The King did not enjoy many victories himself. He did get his own way with the Order of Merit which he insisted, against all objections, should be open to military and naval officers despite the great number of other honours available to them. He was equally and successfully insistent that the Kaiser should be allowed to decorate all the British officers and men who had been in attendance on him while he was in England at the time of Queen Victoria’s death, although his ministers much regretted the growing practice of British citizens accepting foreign decorations. The King also occasionally managed to wrest a written promise from a minister by declining to sign a paper until the required undertaking had been given. He refused, for example, to sign a Royal Warrant concerning army pay and allowances until Arnold-Forster had assured him in writing that no serving officer would have his pay cut, unless, at the same time, his duties were to be reduced. The King was again victorious when an attempt was made to limit the time an equerry could remain in his service to five years and to stop their army pay for that period. And when the government, which had agreed to pay the expenses he incurred in entertaining foreign sovereigns, asked that a distinction should be made between political and private visits, the King refused to allow that such a distinction could be made. He had his own views, Knollys told the Treasury, ‘respecting the importance, from a political point of view, of visits of foreign sovereigns to this country which might not coincide with those of the Secretary of State’; and there might, therefore, be ‘constant conflicts between the King on one side, and the Treasury and Foreign Office on the other’. This argument proving ineffective, the King said that he would send for the Prime Minister and tell him personally that he would not stand for ‘such an attempted evasion by the Treasury of what was agreed upon’ at the time of his accession. And at this threat, the Treasury gave way.

It was usually, however, the King who had to give way; and he rarely did so without a struggle. Determined to outgrow his reputation for being over-impressionable, in his later years he was often obstinate. And even when he had been convinced that he must yield to pressure he would not do so immediately, saying, ‘I will consider the matter,’ which his staff learned to translate as, ‘I recognize that I will shortly have to surrender.’

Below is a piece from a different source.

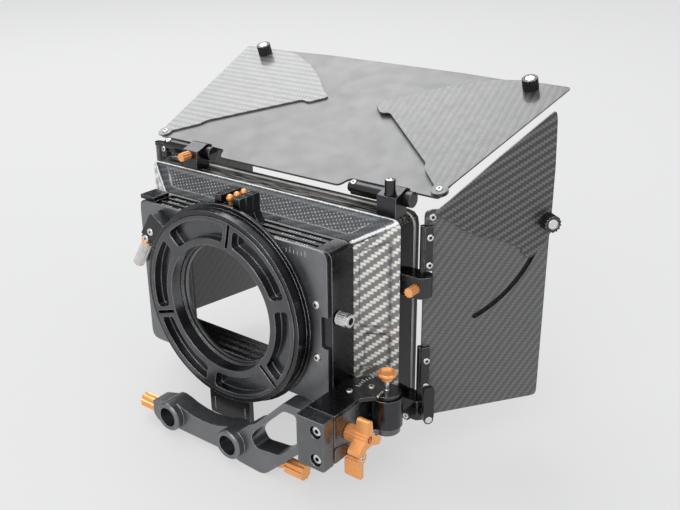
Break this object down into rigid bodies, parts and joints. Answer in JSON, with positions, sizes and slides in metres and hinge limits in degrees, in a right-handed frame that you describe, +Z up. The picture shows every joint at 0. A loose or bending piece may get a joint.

In the first year of his reign a young officer who had been cashiered for cowardice by surrendering to the enemy in South Africa appealed to him to exercise his royal prerogative of mercy. The King read the papers, decided that the officer had been harshly treated, and approached the Commander-in-Chief, Lord Roberts. Roberts agreed with the King and asked the Adjutant-General to hold a special court of inquiry. The court recommended that the sentence should be quashed and that the officer should be convicted of an error of judgement and allowed to resign his commission. But the Secretary of State for War, who was concerned by the number of times officers had surrendered unnecessarily in the war and had considered it his unpleasant duty to make an example of this particular officer, threatened to resign if the harsher punishment were not imposed. The King’s apparent willingness to pardon the young man anyway brought from the Prime Minister a warning of the possibility of the entire government’s resignation in order to defend the principle of collective Cabinet responsibility. So the officer had to be sacrificed; and the King had to yield to the government’s pressure.

The King also had to yield when the war was over and it was proposed to appoint a Royal Commission to enquire into its conduct. He wrote to the Prime Minister:

This system of ‘washing our dirty linen in public’ the late Queen had a horror of. The Government is a strong one with a large Parliamentary majority. Why, therefore, should Ministers pledge themselves, or give way to demands from unimportant M.P.’s? The proposed Inquiry will do the Army and also the Country harm in the eyes of the civilised world.